O crescimento da nossa economia e a presença cada vez mais visível de empresas brasileiras nos países vizinhos despertam sentimentos contraditórios. Alguns deles vêem o Brasil como uma ameaça à sua soberania e sua economia. Essa percepção vem propiciando movimentos centrípetos e a formação de coalizões, como a assinatura de acordos de livre-comércio com os EUA e a China, a associação de bolsas de valores da Colômbia, do Peru e do Chile e o Acordo do Pacifico, entre a Colômbia, Chile, Peru e México. Essas iniciativas, como também as adotadas pela Argentina que visam a substituir, via medidas protecionistas ilegais, produtos brasileiros por chineses e de outros países, são claros contrapesos à crescente importância regional do Brasil.

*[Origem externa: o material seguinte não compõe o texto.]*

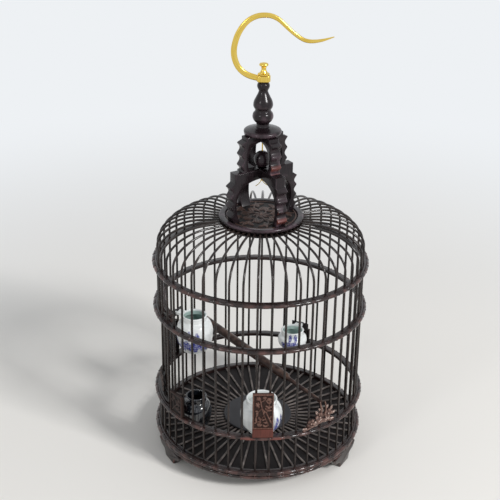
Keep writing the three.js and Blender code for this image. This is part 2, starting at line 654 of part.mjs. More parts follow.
// The brass pin that the hook swivels on, with its flange and mushroom head
function hookPin() {
  const head = KNOB_Z + KNOB_HEIGHT;
  return turned([
    [0, FINIAL_TOP - PIN_SEAT + FIT],
    [PIN_R, FINIAL_TOP - PIN_SEAT + FIT],
    [PIN_R, KNOB_Z],
    [KNOB_FLANGE_R, KNOB_Z],
    [KNOB_FLANGE_R, KNOB_Z + 2],
    [KNOB_FLANGE_R * 0.55, KNOB_Z + 3],
    [KNOB_FLANGE_R * 0.45, head - 5.4],
    [KNOB_HEAD_R, head - 3.6],
    [KNOB_HEAD_R, head - 2],
    [KNOB_HEAD_R * 0.6, head - 0.4],
    [0, head],
  ], 16);
}

function buildHook() {
  add('hook', hook(), 'brass');
  add('hook_pin', hookPin(), 'brass');
}

const DOOR_RAIL_INNER_R = DOOR_CIRCLE_R - DOOR_RAIL_WIDTH / 2;
const DOOR_RAIL_OUTER_R = DOOR_CIRCLE_R + DOOR_RAIL_WIDTH / 2;
const SILL_TOP = HOOP_C_TOP + FIT + SILL_HEIGHT;
const DOOR_Z = SILL_TOP + FIT;
const HEADER_TOP = HOOP_B_TOP;
const DOOR_TOP_RAIL_Z = HEADER_TOP + DOOR_TOP_GAP;

// Door rods stand in line with the missing wall rods, with a stile at each side
function doorOffsets() {
  const stile = (RODS_PER_GROUP + 1) / 2 * PITCH - DOOR_STILE_INSET * PITCH;
  return [-stile, ...groupOffsets(), stile];
}

const DOOR_HALF_ANGLE = Math.max(...doorOffsets()) + 1.1;

// The bottom rail with the upright rods, which run up through the header
function doorGrille() {
  const rail = raise(
    arcBar(DOOR_RAIL_INNER_R, DOOR_RAIL_OUTER_R, DOOR_HALF_ANGLE, 8),
    DOOR_Z,
    DOOR_Z + DOOR_RAIL_HEIGHT,
  );
  const [low, high] = [DOOR_Z + DOOR_RAIL_HEIGHT / 2, DOOR_TOP_RAIL_Z + DOOR_TOP_RAIL_HEIGHT / 2];
  const rods = doorOffsets().map((offset) => {
    const place = onPlan(DOOR_CIRCLE_R, offset);
    return upright(ROD_R, low, high, 6, place.x, place.y);
  });
  return join([rail, ...rods]);
}

// A curved rail drilled for the door rods
function drilledRail(low, high) {
  const shape = arcBar(DOOR_RAIL_INNER_R, DOOR_RAIL_OUTER_R, DOOR_HALF_ANGLE, 8);
  for (const offset of doorOffsets()) shape.holes.push(rodHole(DOOR_CIRCLE_R, offset, ROD_HOLE));
  return raise(shape, low, high);
}

// The sill on the low hoop, with the short rods that fill the wall below the door
function doorSill() {
  const halfAngle = (RODS_PER_GROUP + 1) / 2 * PITCH - (ROD_HOLE + FIT) / ROD_CIRCLE_R / DEG;
  const bar = raise(arcBar(DOOR_RAIL_INNER_R, ROD_OUTER_R, halfAngle, 8), HOOP_C_TOP + FIT, SILL_TOP);
  const rods = groupOffsets().map((offset) => {
    const place = onPlan(ROD_CIRCLE_R, offset);
    return upright(ROD_R, BASE_RING_Z, SILL_TOP - SILL_HEIGHT / 2, ROD_SIDES, place.x, place.y);
  });
  return join([bar, ...rods]);
}

function buildDoor() {
  const azimuth = groupAzimuth(DOOR_GROUP);
  add('door_sill', doorSill(), 'rod', azimuth);
  add('door_header', drilledRail(HOOP_B_Z, HEADER_TOP), 'hardwood', azimuth);
  add('door_grille', doorGrille(), 'rod', azimuth);
  const railTop = DOOR_TOP_RAIL_Z + DOOR_TOP_RAIL_HEIGHT;
  add('door_top_rail', drilledRail(DOOR_TOP_RAIL_Z, railTop), 'hardwood', azimuth);
  add('door_carving', spray(DOOR_RAIL_OUTER_R + DOOR_CARVING_GAP, DOOR_Z, []), 'carving', azimuth);
}

// A jar's outside from foot to lip, and back down inside at the wall's thickness
function jarProfile(jar) {
  const { height, bodyR, neckR, footR, neck } = jar;
  const shoulder = height - neck;
  const outside = [
    [footR, 0], [footR + 1, 2],
    [footR + (bodyR - footR) * 0.72, shoulder * 0.26],
    [bodyR - 0.4, shoulder * 0.56], [bodyR - 0.4, shoulder * 0.72],
    [(bodyR + neckR) / 2 + 1, shoulder * 0.94],
    [neckR, shoulder + 1], [neckR, height - 2],
    [neckR + 0.8, height - 1], [neckR + 0.4, height],
  ];
  const inside = outside.slice(2, -2).map(([r, h]) => [r - JAR_WALL, Math.max(h, JAR_WALL + 1)]).reverse();
  return [[0, 0], ...outside, [neckR - JAR_WALL, height], ...inside, [0, JAR_WALL + 1]];
}

function jarCentreR(jar) {
  return ROD_INNER_R - JAR_WALL_GAP - jar.bodyR;
}

function earZ(jar) {
  return jar.z + jar.height - jar.neck + EAR_RISE;
}

const BRACKET_OUTER_R = ROD_INNER_R - FIT;
const BRACKET_INNER_R = BRACKET_OUTER_R - BRACKET_THICKNESS;

// The arm and tongue stay outside the jar's belly, so that the jar can be lifted straight up off them
const TONGUE_INNER_R = ROD_INNER_R - JAR_WALL_GAP + LIFT_CLEARANCE;
const TONGUE_OUTER_R = TONGUE_INNER_R + TONGUE_THICKNESS;

// The jar with the ear at its neck that hangs on the bracket's tongue
function jarSolid(jar) {
  const body = toSolid(turned(jarProfile(jar), 16).translate(0, -jarCentreR(jar), jar.z));
  const z = earZ(jar);
  const halfSlot = TONGUE_WIDTH / 2 + TONGUE_SLACK;
  const slotOuterR = TONGUE_OUTER_R + TONGUE_SLACK;
  const slotInnerR = TONGUE_INNER_R - TONGUE_SLACK;
  const ear = block(
    [-EAR_WIDTH / 2, -slotOuterR - EAR_WALL, z],
    [EAR_WIDTH / 2, -(jarCentreR(jar) + jar.neckR - JAR_WALL / 2), z + EAR_HEIGHT],
  );
  const slot = block([-halfSlot, -slotOuterR, z - 1], [halfSlot, -slotInnerR, z + EAR_HEIGHT + 1]);
  return body.add(toSolid(ear)).subtract(toSolid(slot));
}

// The wooden bracket inside the rods: a cross plate, an arm with an upright tongue, and a peg to the plaque
function bracket(jar) {
  const z = earZ(jar) - FIT;
  const plate = block(
    [-BRACKET_WIDTH / 2, -BRACKET_OUTER_R, z - BRACKET_HEIGHT / 2],
    [BRACKET_WIDTH / 2, -BRACKET_INNER_R, z + BRACKET_HEIGHT / 2],
  );
  const arm = block(
    [-TONGUE_WIDTH / 2, -BRACKET_INNER_R - 1, z - ARM_HEIGHT],
    [TONGUE_WIDTH / 2, -TONGUE_INNER_R, z],
  );
  const tongue = block(
    [-TONGUE_WIDTH / 2, -TONGUE_OUTER_R, z - ARM_HEIGHT / 2],
    [TONGUE_WIDTH / 2, -TONGUE_INNER_R, z + TONGUE_HEIGHT],
  );
  const peg = block(
    [-PEG_WIDTH / 2, -ROD_OUTER_R, z - BRACKET_HEIGHT / 2 + 1],
    [PEG_WIDTH / 2, -BRACKET_OUTER_R + 1, z + BRACKET_HEIGHT / 2 - 1],
  );
  return join([plate, arm, tongue, peg]);
}

// A plaque outside the rods with a sunk field inside a plain margin
function plaque(size, low) {
  const half = size.width / 2;
  const high = low + size.height;
  const board = block([-half, -OUTSIDE_R - size.thickness, low], [half, -OUTSIDE_R, high]);
  const field = block(
    [-half + PLAQUE_MARGIN, -OUTSIDE_R - size.thickness - 1, low + PLAQUE_MARGIN],
    [half - PLAQUE_MARGIN, -OUTSIDE_R - size.thickness + PLAQUE_SUNK, high - PLAQUE_MARGIN],
  );
  return toSolid(board).subtract(toSolid(field));
}

function buildJars() {
  for (const [name, jar] of Object.entries(JARS)) {
    add(`jar_${name}`, jarSolid(jar), name === 'left' ? 'darkGlaze' : 'porcelain', jar.azimuth);
    add(`bracket_${name}`, bracket(jar), 'hardwood', jar.azimuth);
    const low = HOOP_C_TOP + FIT;
    if (name === 'front') {
      const base = PLAQUE_BASE;
      const half = base.width / 2;
      const ledge = block([-half, -OUTSIDE_R - base.thickness, low], [half, -OUTSIDE_R, low + base.height]);
      add('plaque_front_base', ledge, 'rosewood', jar.azimuth);
      add('plaque_front', plaque(PLAQUE_FRONT, low + base.height + FIT), 'carving', jar.azimuth);
    } else {
      const size = { ...PLAQUE_SIDE, height: PLAQUE_SIDE_HEIGHTS[name] };
      add(`plaque_${name}`, plaque(size, low), 'carving', jar.azimuth);
    }
  }
}

// The perch: a round bar with a slim neck at one end, each end slotted over a rod
function perch() {
  const bar = new THREE.CylinderGeometry(PERCH_R, PERCH_R, ROD_OUTER_R + PERCH_SHOULDER, 12);
  bar.translate(0, (ROD_OUTER_R - PERCH_SHOULDER) / 2, PERCH_Z);
  const neck = new THREE.CylinderGeometry(PERCH_NECK_R, PERCH_NECK_R, ROD_OUTER_R - PERCH_SHOULDER + 2, 10);
  neck.translate(0, -(ROD_OUTER_R + PERCH_SHOULDER - 2) / 2, PERCH_Z);
  let solid = toSolid(bar).add(toSolid(neck));
  for (const side of [-1, 1]) {
    const slotEnd = side * (ROD_CIRCLE_R - ROD_HOLE);
    const slotMouth = side * (ROD_OUTER_R + 2);
    const [low, high] = [Math.min(slotEnd, slotMouth), Math.max(slotEnd, slotMouth)];
    const slot = block([-ROD_HOLE, low, PERCH_Z - PERCH_R - 1], [ROD_HOLE, high, PERCH_Z + PERCH_R + 1]);
    solid = solid.subtract(toSolid(slot));
  }
  return solid;
}

function flower(x, z, radius) {
  const points = [];
  const petals = 5;
  for (let i = 0; i < petals * 3; i += 1) {
    const angle = 2 * Math.PI * i / (petals * 3);
    const reach = i % 3 === 0 ? radius * 0.72 : radius;
    points.push([x + reach * Math.sin(angle), z + reach * Math.cos(angle)]);
  }
  return outline(points.reverse());
}

// A carved spray of blossom, flat at the back, with prongs that rise to a perch end
function spray(innerR, z, prongs) {
  const thickness = [innerR, innerR + SPRAY_THICKNESS];
  const pieces = [frontPlate(outline(SPRAY_TWIG.map(([x, up]) => [x, z + up])), ...thickness)];
  for (const [x, up, radius] of SPRAY_FLOWERS) {
    pieces.push(frontPlate(flower(x, z + up, radius), ...thickness));
  }
  for (const [x, up, tipX, tipUp] of prongs) {
    const half = SPRAY_PRONG_WIDTH / 2;
    const foot = [[x - half, z + up], [x + half, z + up]];
    const tip = [[tipX + half / 2, z + tipUp], [tipX - half / 2, z + tipUp]];
    pieces.push(frontPlate(outline([...foot, ...tip]), ...thickness));
  }
  return join(pieces);
}

function buildPerch() {
  const azimuth = rodAzimuth(PERCH_ROD);
  add('perch', perch(), 'rosewood', azimuth);
  const low = HOOP_C_TOP + FIT;
  add('spray_front', spray(OUTSIDE_R, low, SPRAY_PRONGS), 'carving', azimuth);
  add('spray_back', spray(OUTSIDE_R, low, SPRAY_PRONGS), 'carving', azimuth + 180);
}

buildBase();
buildWall();
buildCrown();
buildHook();
buildDoor();
buildJars();
buildPerch();

export default cage;
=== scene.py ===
# %% [markdown]
# # A hardwood birdcage
# This lesson dresses the plain solids of a round songbird cage: bent rods, beaded hoops, a carved crown,
# a brass hook, porcelain feeders and a carved perch end. The solids give every place and size, so each
# new piece is drawn where its solid stands and then takes its place. All lengths are metres, +Z is up,
# and the front of the cage faces -Y. An azimuth is counted from the front towards +X.

# %% Load the solids
import math

import bmesh
import bpy
import numpy as np
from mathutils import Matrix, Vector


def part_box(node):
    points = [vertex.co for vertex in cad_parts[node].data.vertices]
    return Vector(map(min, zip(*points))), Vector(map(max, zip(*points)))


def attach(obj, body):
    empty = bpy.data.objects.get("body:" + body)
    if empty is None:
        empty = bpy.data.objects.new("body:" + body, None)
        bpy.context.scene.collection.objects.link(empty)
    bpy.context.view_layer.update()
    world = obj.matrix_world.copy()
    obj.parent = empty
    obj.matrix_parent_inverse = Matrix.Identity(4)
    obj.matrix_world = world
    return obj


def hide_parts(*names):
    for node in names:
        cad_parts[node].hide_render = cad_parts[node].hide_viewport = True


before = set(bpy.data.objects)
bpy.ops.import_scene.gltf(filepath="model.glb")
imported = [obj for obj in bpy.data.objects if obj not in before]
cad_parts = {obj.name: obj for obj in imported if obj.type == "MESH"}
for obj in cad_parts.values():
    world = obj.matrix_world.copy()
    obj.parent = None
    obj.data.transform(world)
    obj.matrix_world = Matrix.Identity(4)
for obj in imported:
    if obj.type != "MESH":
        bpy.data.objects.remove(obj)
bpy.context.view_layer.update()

# %% [markdown]
# The sizes that many pieces share are set out once. The heights come from the solids themselves, so that
# a hoop or a plate is never drawn beside the place where its solid stands.

# %% Shared sizes
MM = 0.001
ROD_COUNT = 48
PITCH = 2 * math.pi / ROD_COUNT
FIRST_ROD = math.radians(-0.9)
ROD_CIRCLE = 134.5 * MM
ROD_RADIUS = 1.5 * MM
OUTSIDE = 136.3 * MM  # back of what stands outside the rods
DOME_RISE = 35.3 * MM
DOME_FLAT = 75 * MM  # radius where the bend ends and the ribs run level
RIB_END = 51.5 * MM
SAME_POINT = 1e-6  # metres, below which two points are one
# Degrees from the front; each jar has a plaque outside the rods at the same place
AZIMUTHS = {"front": 2.85, "left": -49.65, "back_left": -117.15, "back_right": 152.85}
DOME_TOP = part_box("top_plate")[0].z + ROD_RADIUS
BEND_START = DOME_TOP - DOME_RISE


def span(node):
    """Lowest and highest z of a solid."""
    low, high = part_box(node)
    return low.z, high.z


print("bend starts at", round(BEND_START, 4), "and ends at", round(DOME_TOP, 4))

# %% [markdown]
# ## The camera
# The hoops are circles, so their ellipses in the photograph give the camera: a little above the cage,
# looking down by about 25 degrees, with the lens of a short telephoto.

# %% Camera
CAMERA_PLACE = (0.0, -1.3143, 0.8944)
CAMERA_PITCH = math.radians(24.90)
CAMERA_YAW = math.radians(-0.60)
CAMERA_ROLL = math.radians(0.786)
CAMERA_LENS = 79.75


def camera_axes(pitch, yaw, roll):
    """Right, up and back of the camera: forward is (sin yaw cos pitch, cos yaw cos pitch, -sin pitch)."""
    level = math.cos(pitch)
    forward = np.array([math.sin(yaw) * level, math.cos(yaw) * level, -math.sin(pitch)])
    right = np.array([math.cos(yaw), -math.sin(yaw), 0])
    up = np.cross(right, forward)
    turned_right = right * math.cos(roll) + up * math.sin(roll)
    turned_up = up * math.cos(roll) - right * math.sin(roll)
    return np.stack([turned_right, turned_up, -forward], -1)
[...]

Como o Brasil reagirá a essa visão desconfiada de nossos vizinhos? Em termo da integração econômica-comercial, a meu ver, o País deveria aprofundar os acordos comerciais com todos os países da região, oferecendo a abertura completa de nosso mercado, com regras de origem claras e rígidas, e acelerar a execução de projetos de infraestrutura – rodovias, ferrovias e melhoria das facilidades portuárias – que facilitem o acesso de produtos brasileiros ao mercado asiático pelos portos do Pacifico.

As dificuldades que os países sul-americanos enfrentarão para exportar produtos não agrícolas ou minerais para os mercados europeu e americano, em razão da presença da China como, produtora industrial global, tenderá a criar nos próximos 15 a 20 anos uma dependência crescente das economias da região em relação ao mercado brasileiro.

Por tudo isso, o mundo sinocêntrico deverá obrigar o Brasil a redefinir sua política na região, em especial no tocante ao processo de integração regional com ênfase na integração física, e a reduzir os custos internos (taxa de juros, energia, impostos, infraestrutura) para aumentar a competitividade da economia com vista a recuperar o dinamismo, o crescimento e a modernização da indústria nacional.

O pensamento estratégico deve antecipar os acontecimentos e acelerar sua ocorrência Chegou a hora de pensar mais no interesse nacional do que em parcerias estratégicas e políticas de generosidade.